-------- Data excerpt --------

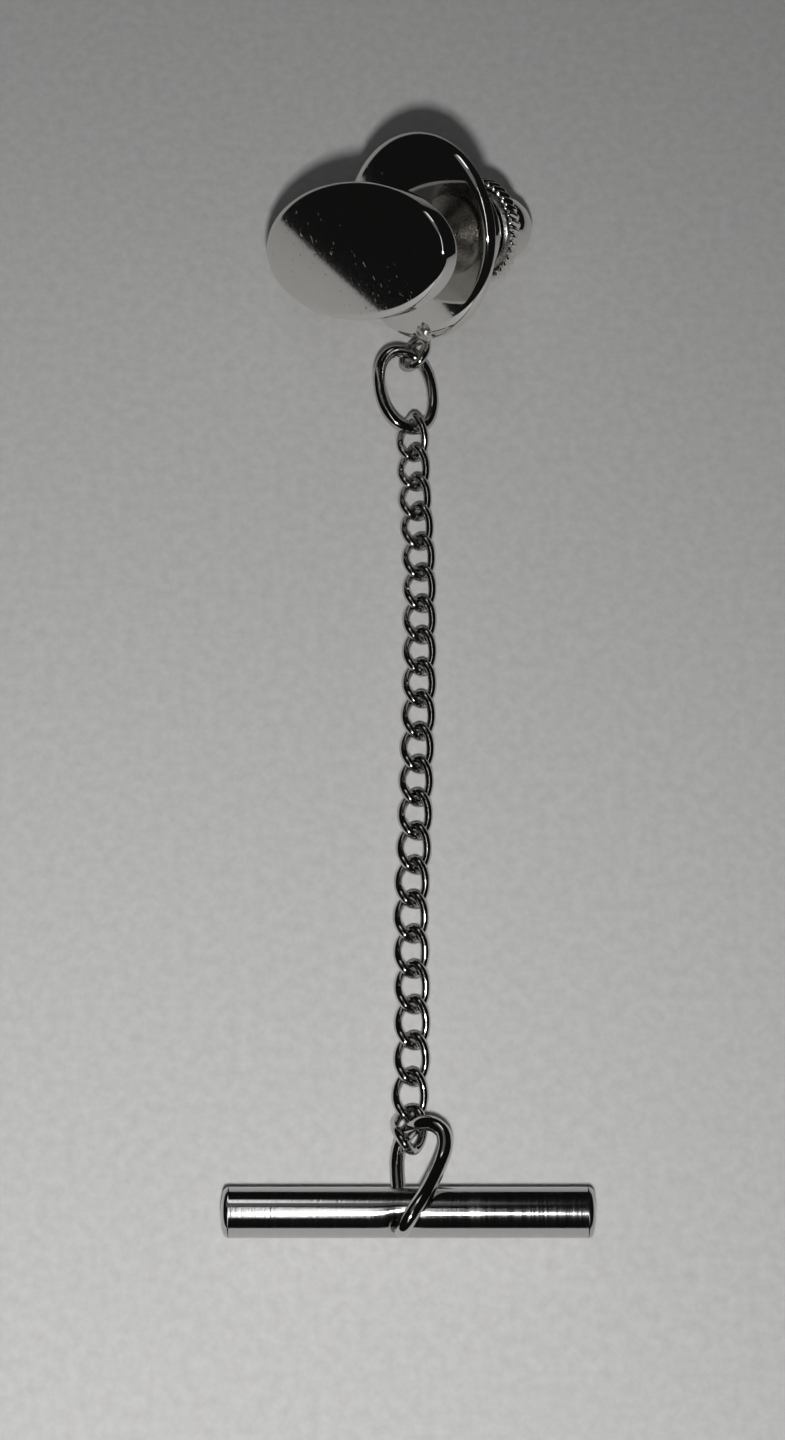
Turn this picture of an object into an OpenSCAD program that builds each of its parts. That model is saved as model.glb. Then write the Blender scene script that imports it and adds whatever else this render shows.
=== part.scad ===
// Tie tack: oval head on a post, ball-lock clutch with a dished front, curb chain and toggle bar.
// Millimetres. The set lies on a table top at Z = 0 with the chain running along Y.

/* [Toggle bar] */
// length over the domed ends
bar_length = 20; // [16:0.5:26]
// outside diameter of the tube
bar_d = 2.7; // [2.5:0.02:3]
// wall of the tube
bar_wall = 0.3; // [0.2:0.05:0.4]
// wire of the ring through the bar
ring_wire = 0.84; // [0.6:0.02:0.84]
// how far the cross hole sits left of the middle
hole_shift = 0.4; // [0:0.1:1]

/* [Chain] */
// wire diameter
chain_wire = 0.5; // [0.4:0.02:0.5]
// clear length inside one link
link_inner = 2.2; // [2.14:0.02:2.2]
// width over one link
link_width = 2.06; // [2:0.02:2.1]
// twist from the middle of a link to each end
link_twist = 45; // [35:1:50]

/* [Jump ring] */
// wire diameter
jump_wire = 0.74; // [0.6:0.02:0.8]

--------

Work to do — From the first line of the data through the line with "hole_shift = 0.4; // [0:0.1:1]", quote each line exactly and add nothing else.

Result for this task —
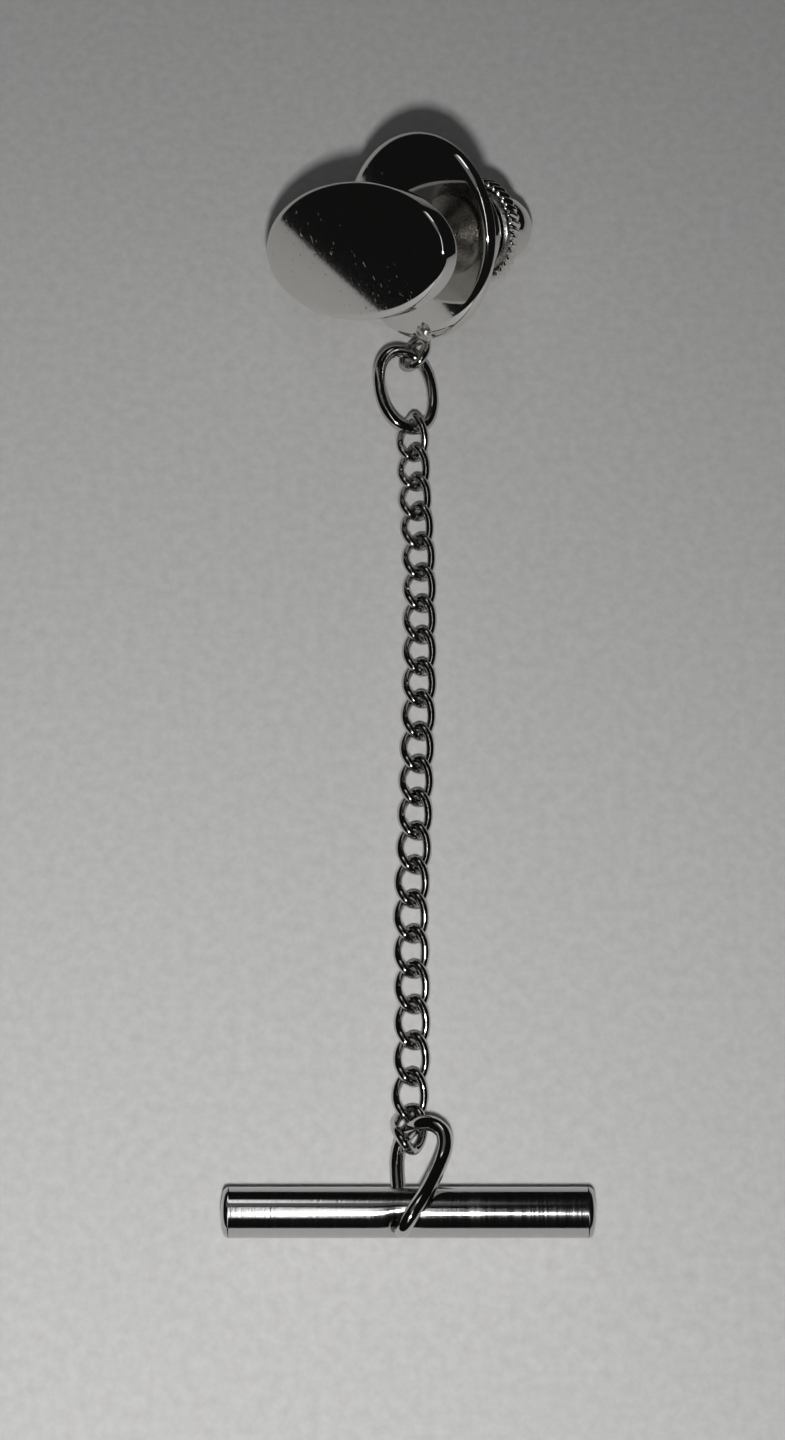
Turn this picture of an object into an OpenSCAD program that builds each of its parts. That model is saved as model.glb. Then write the Blender scene script that imports it and adds whatever else this render shows.
=== part.scad ===
// Tie tack: oval head on a post, ball-lock clutch with a dished front, curb chain and toggle bar.
// Millimetres. The set lies on a table top at Z = 0 with the chain running along Y.

/* [Toggle bar] */
// length over the domed ends
bar_length = 20; // [16:0.5:26]
// outside diameter of the tube
bar_d = 2.7; // [2.5:0.02:3]
// wall of the tube
bar_wall = 0.3; // [0.2:0.05:0.4]
// wire of the ring through the bar
ring_wire = 0.84; // [0.6:0.02:0.84]
// how far the cross hole sits left of the middle
hole_shift = 0.4; // [0:0.1:1]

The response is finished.